Aim of the exercise
Everything in the listing should be restated word for word.
** Start of Dataset **
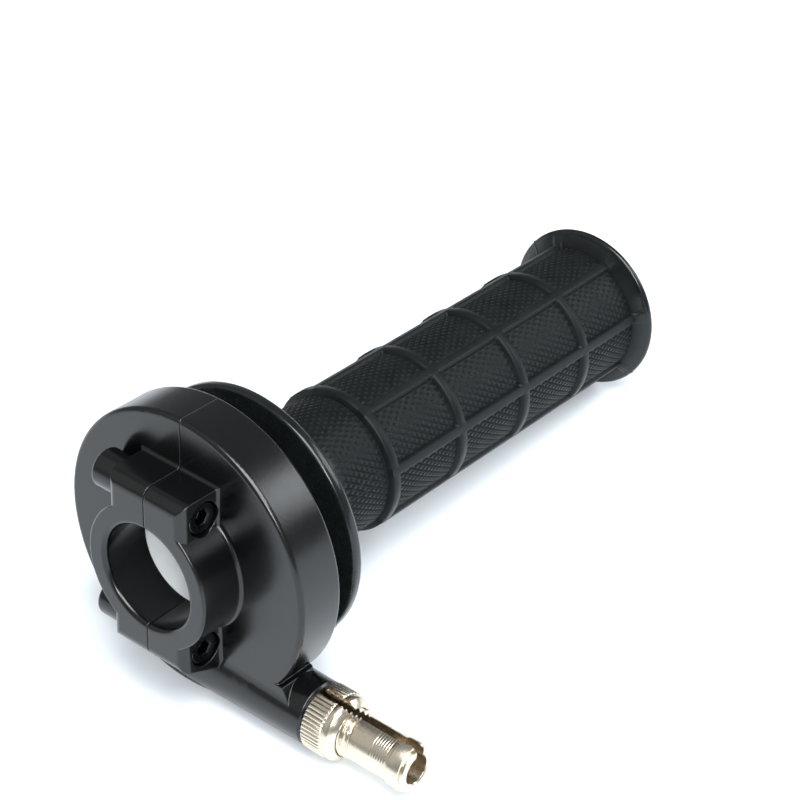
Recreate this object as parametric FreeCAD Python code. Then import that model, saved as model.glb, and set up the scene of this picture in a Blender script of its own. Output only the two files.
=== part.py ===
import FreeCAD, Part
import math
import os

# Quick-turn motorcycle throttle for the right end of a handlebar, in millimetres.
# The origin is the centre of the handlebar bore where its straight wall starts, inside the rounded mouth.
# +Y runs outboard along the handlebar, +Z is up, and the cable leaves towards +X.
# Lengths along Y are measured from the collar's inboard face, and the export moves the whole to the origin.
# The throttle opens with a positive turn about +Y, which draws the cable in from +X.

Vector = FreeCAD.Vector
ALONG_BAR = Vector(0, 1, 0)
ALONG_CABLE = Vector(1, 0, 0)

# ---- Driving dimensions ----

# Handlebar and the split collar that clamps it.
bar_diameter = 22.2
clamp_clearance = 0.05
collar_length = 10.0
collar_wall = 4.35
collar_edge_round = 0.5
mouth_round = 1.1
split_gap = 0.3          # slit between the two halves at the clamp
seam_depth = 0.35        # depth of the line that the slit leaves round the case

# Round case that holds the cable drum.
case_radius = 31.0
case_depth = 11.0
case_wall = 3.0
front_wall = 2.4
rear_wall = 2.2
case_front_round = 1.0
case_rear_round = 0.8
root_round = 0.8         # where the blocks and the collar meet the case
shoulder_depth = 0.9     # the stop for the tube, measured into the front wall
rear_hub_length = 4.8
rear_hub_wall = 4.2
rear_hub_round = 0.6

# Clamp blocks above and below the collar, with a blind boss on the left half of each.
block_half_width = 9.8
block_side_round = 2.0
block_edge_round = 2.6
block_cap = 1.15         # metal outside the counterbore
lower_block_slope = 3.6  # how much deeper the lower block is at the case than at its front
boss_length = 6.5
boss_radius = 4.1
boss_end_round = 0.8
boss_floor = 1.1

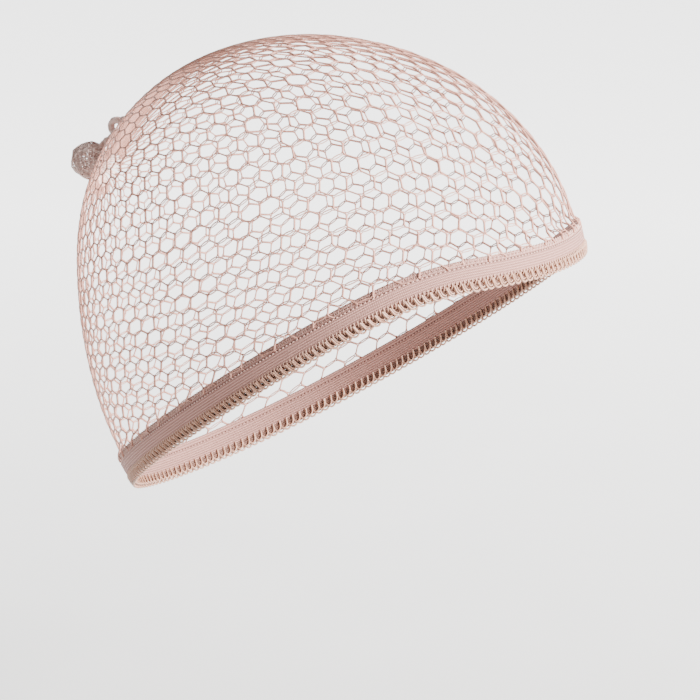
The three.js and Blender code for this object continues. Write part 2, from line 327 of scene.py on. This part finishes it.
** End of Dataset **
Solution to the problem
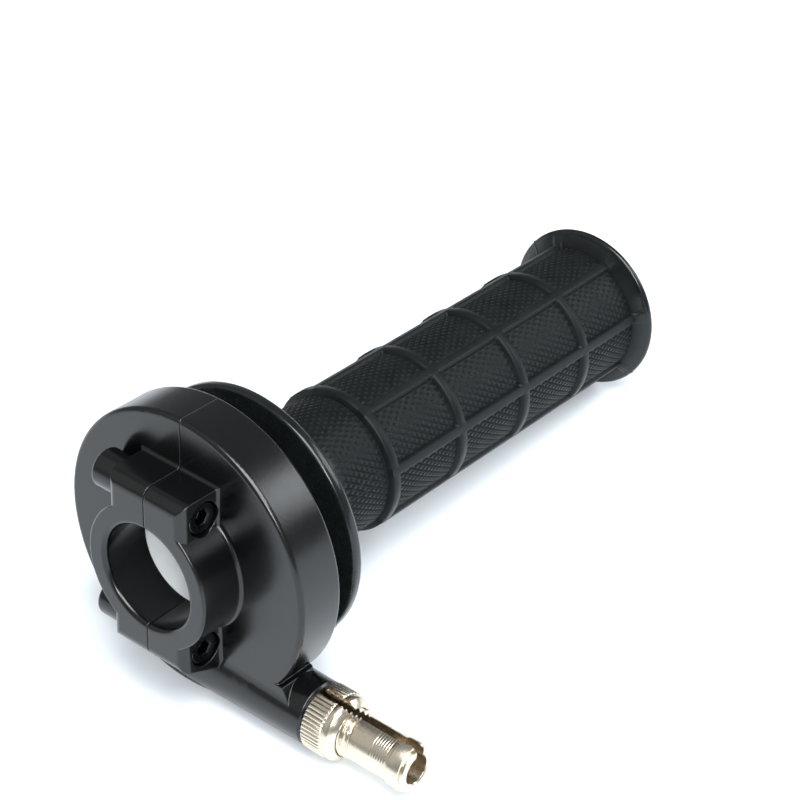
Recreate this object as parametric FreeCAD Python code. Then import that model, saved as model.glb, and set up the scene of this picture in a Blender script of its own. Output only the two files.
=== part.py ===
import FreeCAD, Part
import math
import os

# Quick-turn motorcycle throttle for the right end of a handlebar, in millimetres.
# The origin is the centre of the handlebar bore where its straight wall starts, inside the rounded mouth.
# +Y runs outboard along the handlebar, +Z is up, and the cable leaves towards +X.
# Lengths along Y are measured from the collar's inboard face, and the export moves the whole to the origin.
# The throttle opens with a positive turn about +Y, which draws the cable in from +X.

Vector = FreeCAD.Vector
ALONG_BAR = Vector(0, 1, 0)
ALONG_CABLE = Vector(1, 0, 0)

# ---- Driving dimensions ----

# Handlebar and the split collar that clamps it.
bar_diameter = 22.2
clamp_clearance = 0.05
collar_length = 10.0
collar_wall = 4.35
collar_edge_round = 0.5
mouth_round = 1.1
split_gap = 0.3          # slit between the two halves at the clamp
seam_depth = 0.35        # depth of the line that the slit leaves round the case

# Round case that holds the cable drum.
case_radius = 31.0
case_depth = 11.0
case_wall = 3.0
front_wall = 2.4
rear_wall = 2.2
case_front_round = 1.0
case_rear_round = 0.8
root_round = 0.8         # where the blocks and the collar meet the case
shoulder_depth = 0.9     # the stop for the tube, measured into the front wall
rear_hub_length = 4.8
rear_hub_wall = 4.2
rear_hub_round = 0.6

# Clamp blocks above and below the collar, with a blind boss on the left half of each.
block_half_width = 9.8
block_side_round = 2.0
block_edge_round = 2.6
block_cap = 1.15         # metal outside the counterbore
lower_block_slope = 3.6  # how much deeper the lower block is at the case than at its front
boss_length = 6.5
boss_radius = 4.1
boss_end_round = 0.8
boss_floor = 1.1

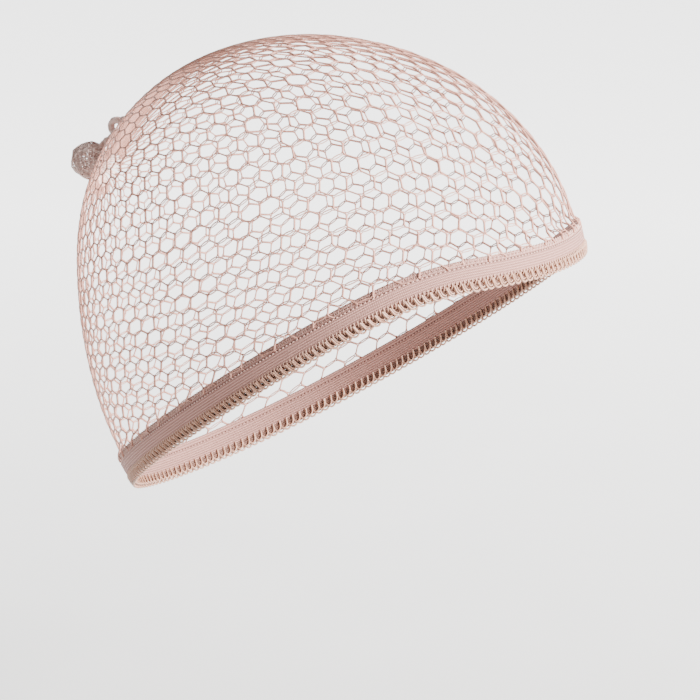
The three.js and Blender code for this object continues. Write part 2, from line 327 of scene.py on. This part finishes it.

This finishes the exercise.